Janesville Ice Arena
- Interactive map of Janesville Ice Arena
- Location: 821 Beloit Avenue Janesville, Wisconsin
- Owner: The City of Janesville
- Operator: The City of Janesville Department of Leisure Services
- Capacity: 1,000
- Surface: Ice

Construction
- Groundbreaking: January 9, 1974
- Opened: December 16, 1974
- Cost: $798,000 ($5.21 million in 2025 dollars)

Tenant
- Janesville Jets (NAHL) (2009–2025)

= Janesville Ice Arena =

Ice arena in Janesville, Wisconsin

Janesville Ice Arena is an ice arena and skating center owned by the city of Janesville, Wisconsin. It was home to the Janesville Jets that a North American Hockey League team.
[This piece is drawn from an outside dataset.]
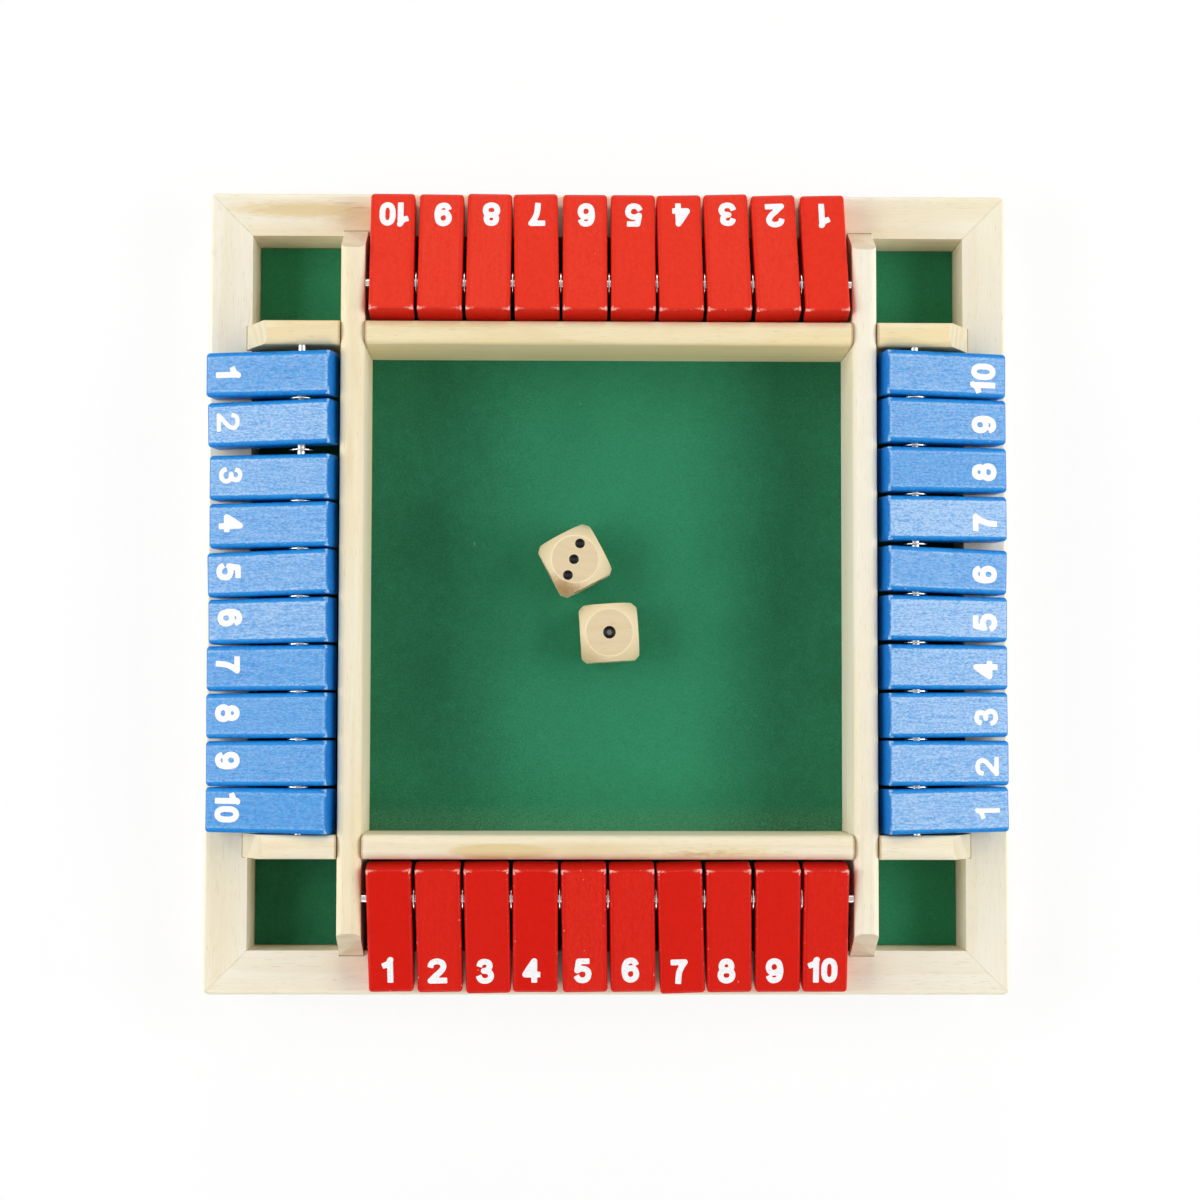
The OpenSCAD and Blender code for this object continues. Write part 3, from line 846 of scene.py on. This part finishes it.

The arena still hosts high school and youth hockey programs.

==History==
In preparation for the Janesville Jets, the rink underwent a renovation that included new locker rooms and improved public areas such as the ticket booths and concession stand.

In 2012, the Janesville Ice Arena completed a major upgrade, which included new under floor piping, a concrete floor, a domestic hot water boiler, high efficiency lighting, updated locker rooms and a building addition that included a snow melt pit, a zamboni garage, and a geothermal heat pump.